### WHAT YOU SHOULD DO
Using the data below, gather each line that includes the word "three".

Records contained in a dataset:
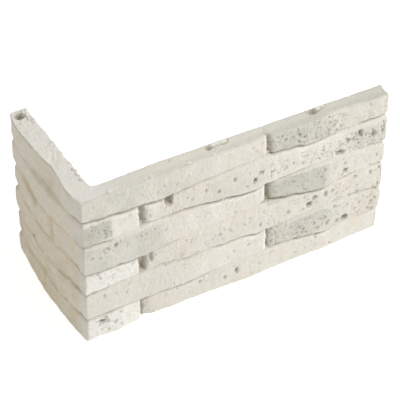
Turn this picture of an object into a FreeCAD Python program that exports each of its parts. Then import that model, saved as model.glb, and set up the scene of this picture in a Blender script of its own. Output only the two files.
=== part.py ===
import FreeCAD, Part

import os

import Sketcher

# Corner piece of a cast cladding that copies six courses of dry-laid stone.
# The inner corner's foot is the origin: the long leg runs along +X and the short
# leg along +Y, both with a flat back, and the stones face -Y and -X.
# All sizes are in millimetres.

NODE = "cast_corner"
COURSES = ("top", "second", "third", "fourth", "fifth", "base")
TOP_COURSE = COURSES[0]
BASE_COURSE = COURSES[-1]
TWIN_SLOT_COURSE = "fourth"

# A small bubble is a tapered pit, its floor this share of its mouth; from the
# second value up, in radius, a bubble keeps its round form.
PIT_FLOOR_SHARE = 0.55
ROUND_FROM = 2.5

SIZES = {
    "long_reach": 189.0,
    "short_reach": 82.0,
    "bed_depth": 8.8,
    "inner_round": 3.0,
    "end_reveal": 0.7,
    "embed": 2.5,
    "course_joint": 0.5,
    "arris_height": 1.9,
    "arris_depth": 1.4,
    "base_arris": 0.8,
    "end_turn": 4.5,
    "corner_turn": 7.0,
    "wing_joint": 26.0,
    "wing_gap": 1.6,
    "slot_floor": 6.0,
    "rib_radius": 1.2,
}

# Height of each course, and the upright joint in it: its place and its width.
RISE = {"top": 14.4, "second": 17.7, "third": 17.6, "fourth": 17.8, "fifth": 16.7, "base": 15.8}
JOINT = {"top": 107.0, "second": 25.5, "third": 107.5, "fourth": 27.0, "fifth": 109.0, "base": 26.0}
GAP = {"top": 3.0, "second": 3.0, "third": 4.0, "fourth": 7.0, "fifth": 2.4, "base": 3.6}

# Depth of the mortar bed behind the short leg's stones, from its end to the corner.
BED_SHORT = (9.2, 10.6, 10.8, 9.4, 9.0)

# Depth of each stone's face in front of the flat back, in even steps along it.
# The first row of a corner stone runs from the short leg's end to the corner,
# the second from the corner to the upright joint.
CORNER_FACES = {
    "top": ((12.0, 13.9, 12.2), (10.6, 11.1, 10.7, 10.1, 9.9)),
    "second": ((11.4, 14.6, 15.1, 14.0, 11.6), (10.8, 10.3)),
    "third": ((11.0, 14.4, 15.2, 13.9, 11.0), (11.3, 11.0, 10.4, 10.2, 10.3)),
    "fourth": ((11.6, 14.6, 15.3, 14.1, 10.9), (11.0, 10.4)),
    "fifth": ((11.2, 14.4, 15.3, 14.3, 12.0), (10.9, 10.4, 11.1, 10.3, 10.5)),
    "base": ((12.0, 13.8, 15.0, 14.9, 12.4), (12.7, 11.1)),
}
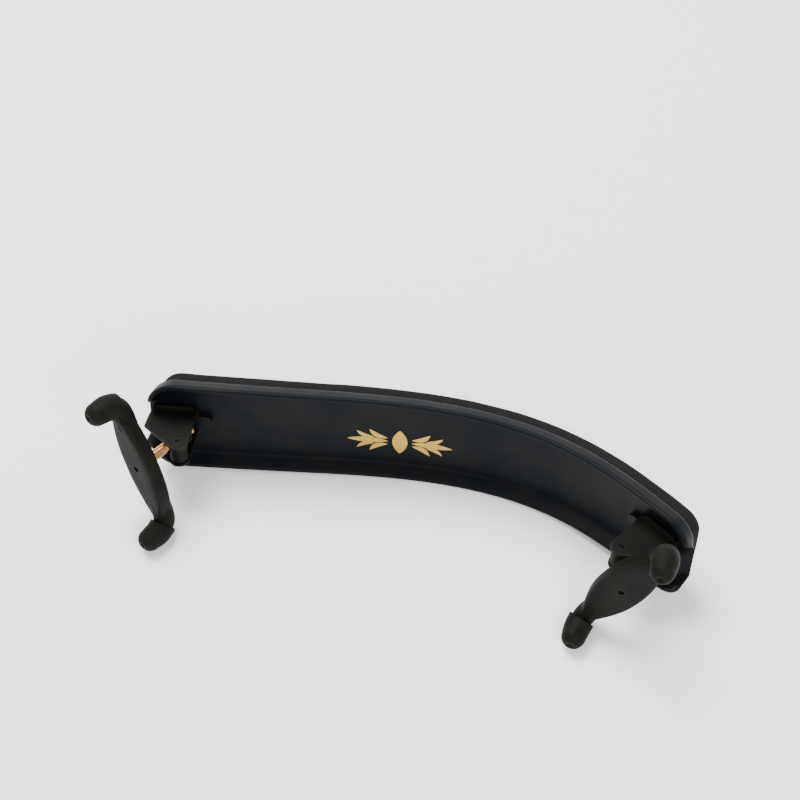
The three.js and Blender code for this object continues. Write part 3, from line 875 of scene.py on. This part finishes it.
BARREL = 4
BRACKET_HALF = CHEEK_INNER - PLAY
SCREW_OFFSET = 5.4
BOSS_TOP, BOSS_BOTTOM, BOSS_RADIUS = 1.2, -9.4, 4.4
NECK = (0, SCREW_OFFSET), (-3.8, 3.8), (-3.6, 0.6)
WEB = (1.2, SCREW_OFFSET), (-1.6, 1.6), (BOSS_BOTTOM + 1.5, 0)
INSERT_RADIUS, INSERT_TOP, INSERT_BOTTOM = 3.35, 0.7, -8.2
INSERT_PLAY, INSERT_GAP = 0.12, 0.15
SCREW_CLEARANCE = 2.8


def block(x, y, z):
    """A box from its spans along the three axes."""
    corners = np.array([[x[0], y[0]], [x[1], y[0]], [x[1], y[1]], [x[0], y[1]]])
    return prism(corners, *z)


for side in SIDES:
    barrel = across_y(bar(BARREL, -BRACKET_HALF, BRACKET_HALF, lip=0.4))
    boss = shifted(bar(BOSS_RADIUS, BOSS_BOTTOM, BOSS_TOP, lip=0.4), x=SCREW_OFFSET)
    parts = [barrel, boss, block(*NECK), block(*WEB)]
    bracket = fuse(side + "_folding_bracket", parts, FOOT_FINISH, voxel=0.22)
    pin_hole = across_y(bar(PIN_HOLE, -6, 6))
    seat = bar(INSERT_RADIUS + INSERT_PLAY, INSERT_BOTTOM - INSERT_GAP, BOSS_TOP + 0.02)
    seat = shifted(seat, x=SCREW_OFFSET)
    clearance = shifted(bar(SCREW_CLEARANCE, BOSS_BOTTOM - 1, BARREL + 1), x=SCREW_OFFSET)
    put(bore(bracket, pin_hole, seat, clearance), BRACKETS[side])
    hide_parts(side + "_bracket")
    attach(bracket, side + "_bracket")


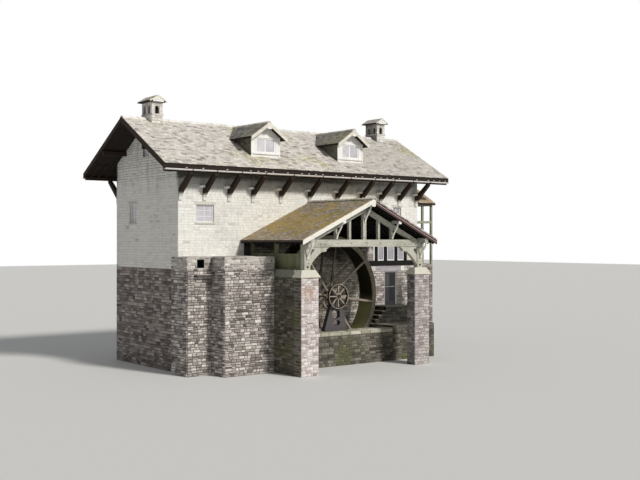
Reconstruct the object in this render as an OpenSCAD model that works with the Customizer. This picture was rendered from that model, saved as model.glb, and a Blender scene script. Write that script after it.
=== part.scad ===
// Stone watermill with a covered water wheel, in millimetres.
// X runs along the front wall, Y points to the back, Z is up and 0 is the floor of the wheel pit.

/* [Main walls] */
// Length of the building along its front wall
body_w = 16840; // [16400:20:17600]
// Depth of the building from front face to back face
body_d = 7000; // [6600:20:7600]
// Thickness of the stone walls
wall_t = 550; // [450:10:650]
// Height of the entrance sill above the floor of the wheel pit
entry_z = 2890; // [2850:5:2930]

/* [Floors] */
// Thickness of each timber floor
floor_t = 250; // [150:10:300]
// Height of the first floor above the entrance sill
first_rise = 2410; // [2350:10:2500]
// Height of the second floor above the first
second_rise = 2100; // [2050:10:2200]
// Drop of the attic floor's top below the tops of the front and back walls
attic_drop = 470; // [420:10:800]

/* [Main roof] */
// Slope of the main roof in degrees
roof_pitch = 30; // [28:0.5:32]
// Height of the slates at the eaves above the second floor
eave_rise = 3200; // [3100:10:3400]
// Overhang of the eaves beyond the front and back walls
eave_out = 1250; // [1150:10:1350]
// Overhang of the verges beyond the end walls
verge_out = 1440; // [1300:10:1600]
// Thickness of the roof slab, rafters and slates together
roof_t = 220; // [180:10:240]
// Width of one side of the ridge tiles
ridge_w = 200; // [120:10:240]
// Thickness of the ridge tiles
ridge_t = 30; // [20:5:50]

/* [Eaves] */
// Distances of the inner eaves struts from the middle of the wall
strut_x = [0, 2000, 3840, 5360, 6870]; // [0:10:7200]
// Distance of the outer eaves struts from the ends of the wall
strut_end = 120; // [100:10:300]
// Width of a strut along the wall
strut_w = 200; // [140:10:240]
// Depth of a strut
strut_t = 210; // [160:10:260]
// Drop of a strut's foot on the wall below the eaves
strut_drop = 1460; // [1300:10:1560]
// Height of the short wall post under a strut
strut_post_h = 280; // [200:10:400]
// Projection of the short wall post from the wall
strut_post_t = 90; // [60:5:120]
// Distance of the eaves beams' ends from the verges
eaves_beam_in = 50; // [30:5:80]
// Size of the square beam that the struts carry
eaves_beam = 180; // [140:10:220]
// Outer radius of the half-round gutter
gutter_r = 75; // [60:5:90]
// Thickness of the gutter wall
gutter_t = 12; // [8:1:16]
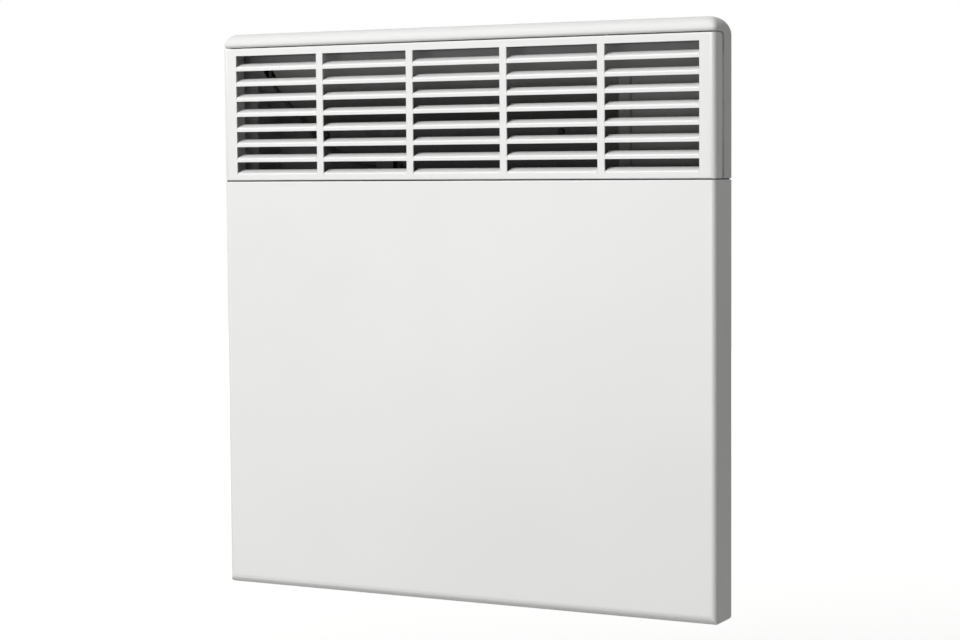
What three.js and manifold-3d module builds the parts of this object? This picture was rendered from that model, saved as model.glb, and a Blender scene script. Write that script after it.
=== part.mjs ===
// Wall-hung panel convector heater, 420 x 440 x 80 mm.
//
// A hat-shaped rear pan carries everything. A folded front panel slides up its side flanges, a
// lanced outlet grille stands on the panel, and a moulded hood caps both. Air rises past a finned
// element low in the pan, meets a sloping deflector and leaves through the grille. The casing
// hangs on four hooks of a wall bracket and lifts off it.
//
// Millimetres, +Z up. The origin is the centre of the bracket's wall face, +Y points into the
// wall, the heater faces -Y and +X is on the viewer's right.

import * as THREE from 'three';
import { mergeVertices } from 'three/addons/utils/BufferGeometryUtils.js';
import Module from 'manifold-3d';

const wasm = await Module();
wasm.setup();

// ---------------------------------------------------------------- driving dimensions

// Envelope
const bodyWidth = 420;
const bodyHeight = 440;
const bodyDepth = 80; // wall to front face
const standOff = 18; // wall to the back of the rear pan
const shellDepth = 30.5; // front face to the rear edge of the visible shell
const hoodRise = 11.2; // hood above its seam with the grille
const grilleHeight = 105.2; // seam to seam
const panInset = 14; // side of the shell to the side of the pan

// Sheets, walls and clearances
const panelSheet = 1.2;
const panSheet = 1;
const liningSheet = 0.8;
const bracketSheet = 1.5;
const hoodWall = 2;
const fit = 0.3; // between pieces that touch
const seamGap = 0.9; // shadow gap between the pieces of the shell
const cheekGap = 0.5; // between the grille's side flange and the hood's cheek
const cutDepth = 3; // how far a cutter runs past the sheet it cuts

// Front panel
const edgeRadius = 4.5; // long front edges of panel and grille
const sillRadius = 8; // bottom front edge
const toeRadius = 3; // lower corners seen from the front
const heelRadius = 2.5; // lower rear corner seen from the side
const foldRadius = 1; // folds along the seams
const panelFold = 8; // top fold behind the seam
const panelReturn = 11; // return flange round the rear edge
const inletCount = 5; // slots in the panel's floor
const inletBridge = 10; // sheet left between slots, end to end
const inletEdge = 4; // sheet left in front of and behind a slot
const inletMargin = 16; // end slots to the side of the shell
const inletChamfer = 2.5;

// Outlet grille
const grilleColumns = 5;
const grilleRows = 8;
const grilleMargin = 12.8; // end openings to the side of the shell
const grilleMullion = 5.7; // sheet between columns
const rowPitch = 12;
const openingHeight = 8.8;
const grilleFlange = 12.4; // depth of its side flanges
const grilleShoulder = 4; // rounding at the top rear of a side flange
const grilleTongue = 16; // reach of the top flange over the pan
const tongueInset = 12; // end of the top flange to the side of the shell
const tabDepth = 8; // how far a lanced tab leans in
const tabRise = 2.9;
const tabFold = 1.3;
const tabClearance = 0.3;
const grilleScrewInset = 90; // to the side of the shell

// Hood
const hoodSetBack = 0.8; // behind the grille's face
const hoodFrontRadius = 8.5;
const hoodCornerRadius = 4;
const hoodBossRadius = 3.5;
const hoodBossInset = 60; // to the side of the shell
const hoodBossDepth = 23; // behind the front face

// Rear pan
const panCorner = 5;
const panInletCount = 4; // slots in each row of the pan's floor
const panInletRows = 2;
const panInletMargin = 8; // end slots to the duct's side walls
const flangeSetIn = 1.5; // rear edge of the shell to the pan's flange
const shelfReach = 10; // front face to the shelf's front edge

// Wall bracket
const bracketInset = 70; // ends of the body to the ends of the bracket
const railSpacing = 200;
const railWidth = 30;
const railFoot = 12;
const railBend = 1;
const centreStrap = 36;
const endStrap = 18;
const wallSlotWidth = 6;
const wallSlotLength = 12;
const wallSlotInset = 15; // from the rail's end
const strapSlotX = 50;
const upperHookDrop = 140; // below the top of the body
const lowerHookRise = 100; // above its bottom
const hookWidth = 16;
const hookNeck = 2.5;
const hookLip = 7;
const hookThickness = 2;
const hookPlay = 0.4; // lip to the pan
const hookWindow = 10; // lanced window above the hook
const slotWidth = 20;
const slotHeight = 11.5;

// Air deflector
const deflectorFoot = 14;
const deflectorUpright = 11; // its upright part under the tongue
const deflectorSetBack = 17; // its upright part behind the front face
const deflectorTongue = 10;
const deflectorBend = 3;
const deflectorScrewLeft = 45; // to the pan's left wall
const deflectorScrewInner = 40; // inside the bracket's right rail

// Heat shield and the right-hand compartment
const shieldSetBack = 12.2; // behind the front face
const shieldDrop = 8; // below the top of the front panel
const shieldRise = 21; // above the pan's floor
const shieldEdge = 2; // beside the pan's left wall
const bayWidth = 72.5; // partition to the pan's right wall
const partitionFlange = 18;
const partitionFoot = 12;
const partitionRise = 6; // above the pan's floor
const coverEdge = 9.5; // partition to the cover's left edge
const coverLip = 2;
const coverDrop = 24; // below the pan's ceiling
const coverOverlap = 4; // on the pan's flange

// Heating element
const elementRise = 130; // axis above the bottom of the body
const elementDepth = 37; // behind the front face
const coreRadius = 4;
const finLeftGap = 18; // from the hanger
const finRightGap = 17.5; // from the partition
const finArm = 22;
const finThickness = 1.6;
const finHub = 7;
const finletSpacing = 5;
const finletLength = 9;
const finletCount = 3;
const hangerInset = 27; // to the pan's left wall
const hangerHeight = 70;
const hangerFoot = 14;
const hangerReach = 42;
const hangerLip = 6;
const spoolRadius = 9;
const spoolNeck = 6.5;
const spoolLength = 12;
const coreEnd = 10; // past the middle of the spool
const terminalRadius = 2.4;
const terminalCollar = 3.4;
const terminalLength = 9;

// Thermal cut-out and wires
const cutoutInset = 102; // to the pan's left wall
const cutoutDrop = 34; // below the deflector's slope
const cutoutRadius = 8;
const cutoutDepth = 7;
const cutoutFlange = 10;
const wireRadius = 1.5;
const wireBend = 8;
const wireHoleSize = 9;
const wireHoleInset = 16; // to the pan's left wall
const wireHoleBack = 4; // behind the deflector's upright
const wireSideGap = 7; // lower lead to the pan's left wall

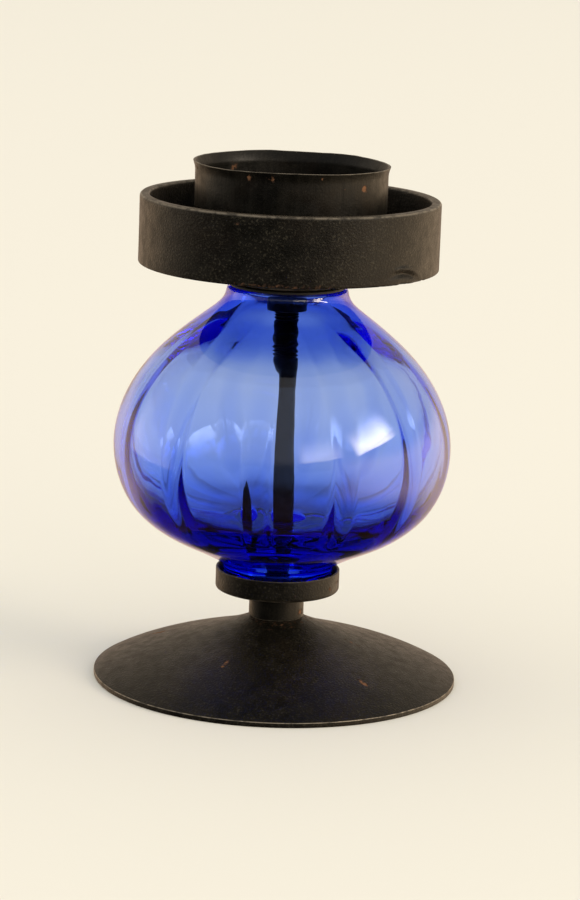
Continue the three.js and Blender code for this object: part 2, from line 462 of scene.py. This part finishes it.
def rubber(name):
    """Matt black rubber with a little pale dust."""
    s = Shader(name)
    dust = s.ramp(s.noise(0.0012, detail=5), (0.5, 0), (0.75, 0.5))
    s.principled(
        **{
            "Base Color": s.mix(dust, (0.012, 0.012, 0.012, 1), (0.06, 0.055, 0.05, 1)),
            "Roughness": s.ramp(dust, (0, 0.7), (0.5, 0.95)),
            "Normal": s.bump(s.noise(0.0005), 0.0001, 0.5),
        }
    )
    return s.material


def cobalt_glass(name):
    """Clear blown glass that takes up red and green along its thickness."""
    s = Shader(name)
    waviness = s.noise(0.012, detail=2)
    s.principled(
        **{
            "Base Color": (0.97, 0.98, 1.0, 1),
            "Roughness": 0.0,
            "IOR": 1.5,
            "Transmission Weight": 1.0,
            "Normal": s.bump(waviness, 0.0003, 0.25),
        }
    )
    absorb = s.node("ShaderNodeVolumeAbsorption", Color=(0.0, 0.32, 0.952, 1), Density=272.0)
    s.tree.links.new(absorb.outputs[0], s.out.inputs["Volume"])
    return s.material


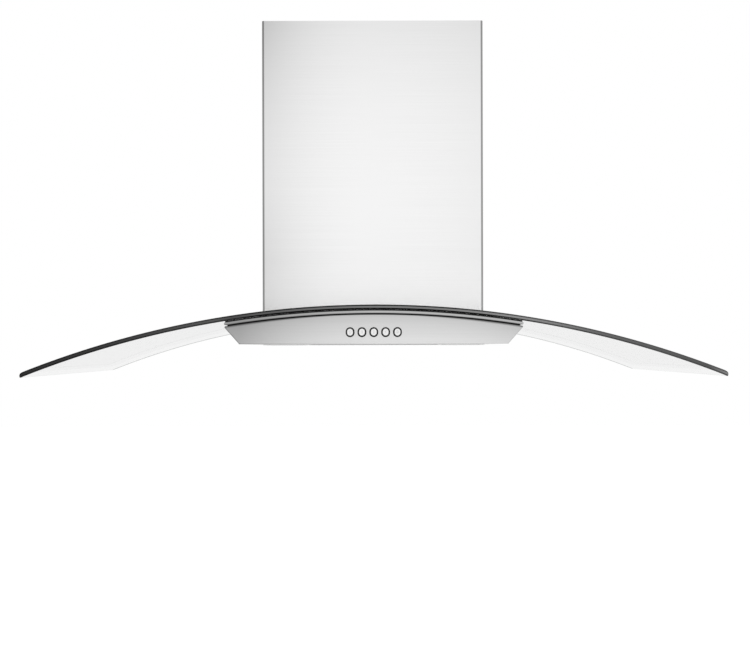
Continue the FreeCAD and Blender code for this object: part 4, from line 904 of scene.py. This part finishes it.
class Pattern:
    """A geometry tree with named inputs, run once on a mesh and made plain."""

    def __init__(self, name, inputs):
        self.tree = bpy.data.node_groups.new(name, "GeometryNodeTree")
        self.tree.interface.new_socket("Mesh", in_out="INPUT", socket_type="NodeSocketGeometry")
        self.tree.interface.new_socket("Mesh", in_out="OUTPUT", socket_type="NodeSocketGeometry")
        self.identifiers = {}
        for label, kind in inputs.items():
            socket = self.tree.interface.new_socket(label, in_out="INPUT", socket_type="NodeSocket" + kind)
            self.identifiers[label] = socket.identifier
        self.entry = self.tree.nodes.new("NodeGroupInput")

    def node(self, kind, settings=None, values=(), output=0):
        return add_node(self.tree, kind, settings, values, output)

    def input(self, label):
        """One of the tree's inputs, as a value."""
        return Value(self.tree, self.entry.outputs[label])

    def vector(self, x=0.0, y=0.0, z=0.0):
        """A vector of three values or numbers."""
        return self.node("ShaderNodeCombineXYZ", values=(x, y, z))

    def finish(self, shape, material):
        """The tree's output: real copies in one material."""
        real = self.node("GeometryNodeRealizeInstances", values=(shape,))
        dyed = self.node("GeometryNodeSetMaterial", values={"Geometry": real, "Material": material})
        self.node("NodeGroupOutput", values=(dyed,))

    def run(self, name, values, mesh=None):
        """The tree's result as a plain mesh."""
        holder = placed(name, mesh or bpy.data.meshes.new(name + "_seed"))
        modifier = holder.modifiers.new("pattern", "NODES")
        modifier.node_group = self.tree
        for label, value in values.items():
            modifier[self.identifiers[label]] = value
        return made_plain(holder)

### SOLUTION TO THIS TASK
The three.js and Blender code for this object continues. Write part 3, from line 875 of scene.py on. This part finishes it.
    """A box from its spans along the three axes."""
What three.js and manifold-3d module builds the parts of this object? This picture was rendered from that model, saved as model.glb, and a Blender scene script. Write that script after it.
import * as THREE from 'three';
import { mergeVertices } from 'three/addons/utils/BufferGeometryUtils.js';
Continue the three.js and Blender code for this object: part 2, from line 462 of scene.py. This part finishes it.
        """A vector of three values or numbers."""